Un procès de faucheurs volontaires ne ressemble à aucun autre
Les 60 faucheurs volontaires jugés depuis hier en correctionnelle à la cour d’assises de Colmar. (Photo Thierry Gachon)
Les 60 faucheurs volontaires des vignes transgéniques de l’Inra sont jugés depuis hier et jusqu’à vendredi à Colmar.
Un procès de faucheurs volontaires ne ressemble à aucun autre. Déjà parce que les prévenus sont heureux et « fiers » d’être là. Une d’entre eux a même confié sa déception de n’avoir jamais, jusqu’alors, comparu malgré sa participation à diverses opérations de fauchages. « J’étais pourtant comparante volontaire. Ils ne m’ont pas appelée peut-être parce que je suis une femme… »
Le procès des 60 faucheurs volontaires qui avaient arraché 70 pieds de vigne transgéniques à l’Inra de Colmar le 15 août 2010 a donc débuté hier à la cour d’assises pour se terminer vendredi. La première journée a entièrement été consacrée à l’audition des prévenus auxquels la présidente, Martine Al-Kanje, a donné la parole ; elle en a d’ailleurs été remerciée par un des militants. Il faut dire que si ceux-ci étaient heureux d’être là, c’est notamment pour pouvoir s’exprimer. Et on le comprend, puisque beaucoup ont expliqué que faucher leur faisait « mal au cœur », mais que c’était le seul moyen qu’ils avaient trouvé pour imposer le débat sur les OGM.
On a donc vu défiler ces militants, venus des quatre coins de France, âgés de 20 à 76 ans, aux métiers les plus divers : agriculteurs bien sûr, mais aussi enseignants, médecin, infirmière, gérant de pressing, chef d’entreprise dans le bâtiment, journaliste, bûcheron ou sans profession. « Je travaille à mon autonomie. Ce n’est pas une profession salariée », a indiqué la cadette de la bande.
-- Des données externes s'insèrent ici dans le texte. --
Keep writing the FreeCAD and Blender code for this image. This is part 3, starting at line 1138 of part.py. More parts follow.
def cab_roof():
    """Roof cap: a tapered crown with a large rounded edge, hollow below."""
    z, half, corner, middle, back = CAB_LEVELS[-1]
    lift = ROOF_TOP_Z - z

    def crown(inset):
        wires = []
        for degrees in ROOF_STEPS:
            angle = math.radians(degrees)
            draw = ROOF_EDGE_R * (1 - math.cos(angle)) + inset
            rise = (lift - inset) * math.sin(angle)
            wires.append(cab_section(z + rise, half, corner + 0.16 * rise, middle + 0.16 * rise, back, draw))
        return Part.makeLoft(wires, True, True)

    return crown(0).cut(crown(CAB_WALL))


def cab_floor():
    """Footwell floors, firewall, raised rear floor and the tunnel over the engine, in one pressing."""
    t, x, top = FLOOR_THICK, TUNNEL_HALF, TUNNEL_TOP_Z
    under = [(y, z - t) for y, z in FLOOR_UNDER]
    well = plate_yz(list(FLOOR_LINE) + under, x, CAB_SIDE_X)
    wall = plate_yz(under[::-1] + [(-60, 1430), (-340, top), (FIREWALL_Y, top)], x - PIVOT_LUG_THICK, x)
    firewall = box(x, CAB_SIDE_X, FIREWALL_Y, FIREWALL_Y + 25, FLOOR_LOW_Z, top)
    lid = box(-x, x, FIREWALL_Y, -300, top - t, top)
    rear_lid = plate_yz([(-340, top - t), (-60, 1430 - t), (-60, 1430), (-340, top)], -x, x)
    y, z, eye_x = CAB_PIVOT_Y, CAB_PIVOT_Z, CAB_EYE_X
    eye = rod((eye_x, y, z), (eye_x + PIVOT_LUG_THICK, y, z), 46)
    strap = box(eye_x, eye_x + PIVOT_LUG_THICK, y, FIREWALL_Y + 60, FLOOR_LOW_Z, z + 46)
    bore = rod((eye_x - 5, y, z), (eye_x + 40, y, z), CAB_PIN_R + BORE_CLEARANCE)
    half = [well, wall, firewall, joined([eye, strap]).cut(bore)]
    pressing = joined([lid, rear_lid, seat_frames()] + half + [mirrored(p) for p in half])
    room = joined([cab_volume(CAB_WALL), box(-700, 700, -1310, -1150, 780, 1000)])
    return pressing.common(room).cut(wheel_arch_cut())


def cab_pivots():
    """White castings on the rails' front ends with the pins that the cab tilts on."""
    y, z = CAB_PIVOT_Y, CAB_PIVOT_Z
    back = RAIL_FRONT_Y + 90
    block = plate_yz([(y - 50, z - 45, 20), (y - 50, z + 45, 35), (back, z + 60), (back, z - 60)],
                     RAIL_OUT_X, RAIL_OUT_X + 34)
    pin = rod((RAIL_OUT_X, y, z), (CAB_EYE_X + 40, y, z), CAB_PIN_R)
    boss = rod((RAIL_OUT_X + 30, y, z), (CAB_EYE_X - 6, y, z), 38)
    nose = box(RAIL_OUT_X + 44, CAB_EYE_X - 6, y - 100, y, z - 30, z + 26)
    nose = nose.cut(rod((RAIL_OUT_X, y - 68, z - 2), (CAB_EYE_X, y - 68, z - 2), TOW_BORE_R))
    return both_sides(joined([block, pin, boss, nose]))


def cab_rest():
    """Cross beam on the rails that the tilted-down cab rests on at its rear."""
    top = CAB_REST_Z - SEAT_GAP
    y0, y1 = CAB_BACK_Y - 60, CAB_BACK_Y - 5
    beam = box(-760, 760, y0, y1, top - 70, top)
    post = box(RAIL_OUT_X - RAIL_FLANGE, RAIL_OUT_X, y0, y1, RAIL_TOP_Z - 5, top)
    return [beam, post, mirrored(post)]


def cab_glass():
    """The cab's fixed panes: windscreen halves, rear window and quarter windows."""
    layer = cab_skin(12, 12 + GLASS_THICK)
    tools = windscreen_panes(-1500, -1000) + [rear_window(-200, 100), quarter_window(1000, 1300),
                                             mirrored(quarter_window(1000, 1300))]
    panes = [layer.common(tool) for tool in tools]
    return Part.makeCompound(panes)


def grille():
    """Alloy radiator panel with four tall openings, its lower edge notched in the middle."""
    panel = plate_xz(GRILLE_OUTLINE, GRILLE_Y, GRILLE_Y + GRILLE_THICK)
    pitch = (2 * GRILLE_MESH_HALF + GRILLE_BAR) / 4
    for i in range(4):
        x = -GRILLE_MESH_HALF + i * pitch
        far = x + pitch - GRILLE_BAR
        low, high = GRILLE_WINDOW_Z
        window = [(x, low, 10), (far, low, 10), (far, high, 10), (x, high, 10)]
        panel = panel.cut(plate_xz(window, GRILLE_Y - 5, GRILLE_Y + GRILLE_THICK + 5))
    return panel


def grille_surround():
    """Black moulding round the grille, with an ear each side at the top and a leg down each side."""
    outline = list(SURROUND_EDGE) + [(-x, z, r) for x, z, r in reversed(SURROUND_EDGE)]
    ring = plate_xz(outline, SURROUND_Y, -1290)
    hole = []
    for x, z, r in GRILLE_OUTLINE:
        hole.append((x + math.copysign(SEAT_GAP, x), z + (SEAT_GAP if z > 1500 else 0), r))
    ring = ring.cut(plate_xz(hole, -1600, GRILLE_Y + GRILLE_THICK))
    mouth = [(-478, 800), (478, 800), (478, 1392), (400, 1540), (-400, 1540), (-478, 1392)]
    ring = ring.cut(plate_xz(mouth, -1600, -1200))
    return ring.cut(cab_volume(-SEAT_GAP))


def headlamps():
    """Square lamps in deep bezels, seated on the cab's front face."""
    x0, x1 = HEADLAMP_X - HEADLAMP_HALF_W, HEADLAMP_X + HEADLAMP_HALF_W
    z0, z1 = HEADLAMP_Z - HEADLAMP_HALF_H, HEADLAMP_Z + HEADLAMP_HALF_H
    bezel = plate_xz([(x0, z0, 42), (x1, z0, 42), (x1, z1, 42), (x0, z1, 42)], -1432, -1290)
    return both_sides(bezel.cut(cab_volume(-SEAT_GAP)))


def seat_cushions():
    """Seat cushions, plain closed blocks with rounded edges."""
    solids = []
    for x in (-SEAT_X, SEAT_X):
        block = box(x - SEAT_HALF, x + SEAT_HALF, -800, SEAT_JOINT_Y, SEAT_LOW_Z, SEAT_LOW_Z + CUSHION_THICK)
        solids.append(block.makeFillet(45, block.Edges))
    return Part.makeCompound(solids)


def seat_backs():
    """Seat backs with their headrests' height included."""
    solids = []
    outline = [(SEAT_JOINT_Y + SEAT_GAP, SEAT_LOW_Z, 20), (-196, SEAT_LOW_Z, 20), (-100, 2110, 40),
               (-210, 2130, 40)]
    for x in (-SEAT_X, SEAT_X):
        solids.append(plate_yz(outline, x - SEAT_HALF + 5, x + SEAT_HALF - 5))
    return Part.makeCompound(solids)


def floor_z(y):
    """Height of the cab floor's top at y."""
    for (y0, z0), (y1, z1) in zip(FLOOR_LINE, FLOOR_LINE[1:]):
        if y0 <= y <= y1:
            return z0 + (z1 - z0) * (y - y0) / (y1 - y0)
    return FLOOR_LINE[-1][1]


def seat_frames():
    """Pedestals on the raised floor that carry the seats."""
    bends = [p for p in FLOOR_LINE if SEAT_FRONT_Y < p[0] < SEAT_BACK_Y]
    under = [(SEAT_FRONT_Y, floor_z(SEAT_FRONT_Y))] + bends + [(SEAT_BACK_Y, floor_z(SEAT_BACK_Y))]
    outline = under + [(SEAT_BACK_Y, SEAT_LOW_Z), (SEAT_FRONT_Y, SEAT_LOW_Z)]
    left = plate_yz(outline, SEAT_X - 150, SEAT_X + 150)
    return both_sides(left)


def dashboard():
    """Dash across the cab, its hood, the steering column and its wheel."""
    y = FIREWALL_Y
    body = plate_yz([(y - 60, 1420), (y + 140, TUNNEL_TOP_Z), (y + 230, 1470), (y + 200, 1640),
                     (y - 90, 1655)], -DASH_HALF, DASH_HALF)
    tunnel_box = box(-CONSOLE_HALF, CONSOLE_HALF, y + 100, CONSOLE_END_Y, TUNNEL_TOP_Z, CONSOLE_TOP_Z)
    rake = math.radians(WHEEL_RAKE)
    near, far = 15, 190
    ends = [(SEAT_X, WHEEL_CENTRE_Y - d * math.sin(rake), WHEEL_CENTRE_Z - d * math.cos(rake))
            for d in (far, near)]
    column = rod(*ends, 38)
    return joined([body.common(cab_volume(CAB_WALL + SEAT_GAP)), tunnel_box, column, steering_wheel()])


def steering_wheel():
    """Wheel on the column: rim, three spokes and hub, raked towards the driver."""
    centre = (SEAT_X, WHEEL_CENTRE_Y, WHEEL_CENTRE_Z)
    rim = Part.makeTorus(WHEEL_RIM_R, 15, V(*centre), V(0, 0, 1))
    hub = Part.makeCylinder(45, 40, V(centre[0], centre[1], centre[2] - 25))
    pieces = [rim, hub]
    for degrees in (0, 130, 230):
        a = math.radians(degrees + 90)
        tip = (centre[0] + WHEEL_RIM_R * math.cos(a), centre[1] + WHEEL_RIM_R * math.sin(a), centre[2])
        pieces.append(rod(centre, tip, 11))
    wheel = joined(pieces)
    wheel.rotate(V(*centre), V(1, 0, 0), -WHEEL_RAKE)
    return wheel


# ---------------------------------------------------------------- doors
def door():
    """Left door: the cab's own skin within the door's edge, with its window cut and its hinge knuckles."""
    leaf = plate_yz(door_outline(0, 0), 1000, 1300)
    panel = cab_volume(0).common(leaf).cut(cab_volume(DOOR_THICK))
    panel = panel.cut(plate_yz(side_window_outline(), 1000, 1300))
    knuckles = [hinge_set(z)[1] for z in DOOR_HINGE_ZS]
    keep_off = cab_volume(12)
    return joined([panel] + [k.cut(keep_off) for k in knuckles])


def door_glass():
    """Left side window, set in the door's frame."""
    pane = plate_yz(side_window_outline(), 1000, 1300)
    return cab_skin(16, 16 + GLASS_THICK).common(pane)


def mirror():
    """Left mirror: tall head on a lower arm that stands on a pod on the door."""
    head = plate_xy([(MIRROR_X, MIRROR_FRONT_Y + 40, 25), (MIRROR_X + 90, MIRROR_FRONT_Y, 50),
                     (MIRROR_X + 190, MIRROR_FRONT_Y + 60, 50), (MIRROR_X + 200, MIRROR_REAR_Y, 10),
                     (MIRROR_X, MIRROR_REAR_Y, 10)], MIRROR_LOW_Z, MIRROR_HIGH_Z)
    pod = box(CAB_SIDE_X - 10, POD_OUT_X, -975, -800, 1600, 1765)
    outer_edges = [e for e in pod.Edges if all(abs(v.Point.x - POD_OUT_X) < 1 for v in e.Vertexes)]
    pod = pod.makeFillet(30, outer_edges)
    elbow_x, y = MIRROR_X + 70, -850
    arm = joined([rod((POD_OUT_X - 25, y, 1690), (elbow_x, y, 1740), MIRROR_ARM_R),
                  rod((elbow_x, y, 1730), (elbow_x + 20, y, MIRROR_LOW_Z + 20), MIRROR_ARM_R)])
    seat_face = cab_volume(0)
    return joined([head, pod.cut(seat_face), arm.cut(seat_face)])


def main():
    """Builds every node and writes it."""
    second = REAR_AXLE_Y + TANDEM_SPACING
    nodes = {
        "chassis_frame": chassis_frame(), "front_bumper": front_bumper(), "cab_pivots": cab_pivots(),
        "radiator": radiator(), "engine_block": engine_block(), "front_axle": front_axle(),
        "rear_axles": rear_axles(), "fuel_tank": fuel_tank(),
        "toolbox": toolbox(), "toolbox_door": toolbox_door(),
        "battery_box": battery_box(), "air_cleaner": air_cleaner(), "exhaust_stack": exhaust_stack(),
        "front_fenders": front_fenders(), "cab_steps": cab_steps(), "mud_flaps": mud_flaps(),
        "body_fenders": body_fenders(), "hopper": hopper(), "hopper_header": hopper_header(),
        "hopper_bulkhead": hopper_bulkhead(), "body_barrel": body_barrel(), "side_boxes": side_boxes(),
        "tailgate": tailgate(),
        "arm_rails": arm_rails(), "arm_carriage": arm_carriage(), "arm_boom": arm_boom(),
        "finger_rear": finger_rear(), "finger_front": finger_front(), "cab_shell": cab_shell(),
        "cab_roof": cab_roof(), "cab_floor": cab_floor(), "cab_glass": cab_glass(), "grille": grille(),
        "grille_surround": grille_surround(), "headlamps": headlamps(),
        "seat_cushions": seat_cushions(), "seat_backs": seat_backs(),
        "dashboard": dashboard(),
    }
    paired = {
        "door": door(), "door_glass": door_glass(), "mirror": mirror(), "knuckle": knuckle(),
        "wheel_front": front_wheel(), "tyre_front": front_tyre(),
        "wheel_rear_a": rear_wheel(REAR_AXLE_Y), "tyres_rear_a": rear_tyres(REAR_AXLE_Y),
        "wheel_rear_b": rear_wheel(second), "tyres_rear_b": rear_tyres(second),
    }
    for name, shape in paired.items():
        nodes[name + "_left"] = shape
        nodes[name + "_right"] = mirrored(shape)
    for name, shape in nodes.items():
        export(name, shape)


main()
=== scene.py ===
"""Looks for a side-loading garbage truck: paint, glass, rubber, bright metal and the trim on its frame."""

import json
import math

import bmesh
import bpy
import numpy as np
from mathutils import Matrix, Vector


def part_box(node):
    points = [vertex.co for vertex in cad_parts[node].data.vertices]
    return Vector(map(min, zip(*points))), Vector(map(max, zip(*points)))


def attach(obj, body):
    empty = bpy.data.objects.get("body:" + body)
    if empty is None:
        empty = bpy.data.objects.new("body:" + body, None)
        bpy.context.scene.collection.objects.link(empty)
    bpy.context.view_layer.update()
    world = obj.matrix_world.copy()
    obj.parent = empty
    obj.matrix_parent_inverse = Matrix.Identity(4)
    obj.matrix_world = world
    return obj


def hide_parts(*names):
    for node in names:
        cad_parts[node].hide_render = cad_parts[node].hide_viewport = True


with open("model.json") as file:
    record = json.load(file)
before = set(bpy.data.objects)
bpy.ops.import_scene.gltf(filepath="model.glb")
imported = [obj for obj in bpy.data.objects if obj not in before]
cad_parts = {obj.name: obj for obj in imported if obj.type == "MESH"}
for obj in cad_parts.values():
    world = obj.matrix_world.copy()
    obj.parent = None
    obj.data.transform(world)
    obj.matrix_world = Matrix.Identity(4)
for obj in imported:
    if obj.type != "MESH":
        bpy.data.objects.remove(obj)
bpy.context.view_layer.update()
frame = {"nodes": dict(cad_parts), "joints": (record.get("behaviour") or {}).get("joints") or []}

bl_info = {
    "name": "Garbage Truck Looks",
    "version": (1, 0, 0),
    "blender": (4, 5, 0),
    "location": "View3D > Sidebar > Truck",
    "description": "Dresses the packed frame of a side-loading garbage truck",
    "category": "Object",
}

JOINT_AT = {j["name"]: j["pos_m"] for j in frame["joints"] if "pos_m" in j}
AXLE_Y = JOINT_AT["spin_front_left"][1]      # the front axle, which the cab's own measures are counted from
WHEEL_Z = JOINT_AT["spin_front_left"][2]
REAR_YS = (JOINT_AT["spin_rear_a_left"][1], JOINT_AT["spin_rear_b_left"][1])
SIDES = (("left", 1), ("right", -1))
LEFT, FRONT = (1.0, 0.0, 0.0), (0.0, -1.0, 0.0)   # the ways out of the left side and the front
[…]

On a aussi passé la journée à entendre les motivations des uns et des autres, personnelles ou générales. Beaucoup se sont lancés dans une diatribe globale contre les OGM. Il a été question de Monsanto, bien évidemment, mais aussi de la misère des paysans indiens, du suicide quotidien des paysans bretons, de Fukushima, de la famine dans le monde, de l’amiante, des veaux aux hormones… Face aux tentatives de recadrage de la présidente Martine Al-Kanje, ils répondent tous que « tout est lié ».
À plusieurs reprises, la magistrate suggère qu’il existe des voies légales pour exprimer son opposition. Les prévenus rétorquent avoir essayé, sans succès. « On avait interrompu une opération sur du soja transgénique parce que le ministre nous avait promis de nous recevoir. On ne l’a jamais vu. On se fait bananer et on en a ras la casquette ! ». Et d’appeler à « un référendum populaire » sur le sujet. Quand la présidente souligne « la violence » de l’arrachage, les prévenus indiquent que la violence des OGM est plus grande encore.
Nombreux ont parlé de « devoir », de « r esponsabilité morale », de « désobéissance civique », de « résistance ». « Je préfère être jugé par vous que par mes enfants ou ma conscience », a affirmé un faucheur.
Est revenu très souvent également le déni de démocratie. « 80 % de la population est contre les OGM et une structure publique entreprend des recherches dans ce sens, avec nos derniers. C’est incompréhensible ! ». Et d’inviter l’institut à travailler pour l’agriculture vivrière.
D’autres ont affirmé que le but réel de l’Inra n’était pas la lutte contre le court-noué, mais de contribuer à faire passer en force dans les esprits l’acceptation des OGM. « Cet essai est intervenu à un moment où les OGM étaient très critiqués. Et cette vigne dit, par son existence, qu’on peut faire un essai OGM en plein champ. L’Inra a essayé de faire passer l’idée en organisant un simulacre de concertation ».
À plusieurs reprises, M e Ledoux, représentant l’Inra, a mis en cause les prévenus sur leurs compétences scientifiques : « C’est un feu d’artifice d’approximations ! ». À cette attaque, les prévenus ont répondu sur le terrain de la citoyenneté et de la faillibilité de la science. « Même si je ne suis pas un scientifique, j’ai le droit d’avoir une position en tant que citoyen », a dit l’un ; « J’ai eu mon bac et pourtant, aujourd’hui, la science évoluant, on sait que la moitié de mon sujet était fausse », a déclaré un professeur de biochimie.
Enfin, plusieurs agriculteurs bio ont confié leur désappointement : « Je travaille dans la zone du Comté et l’Inao nous impose une charte où les OGM sont strictement interdits. Parallèlement l’ancien ministère Barnier nous a dit que la France avait opté pour la transgénie. Cette contradiction est incompréhensible ! ».
Jeudi, le tribunal entendra les témoins des deux parties.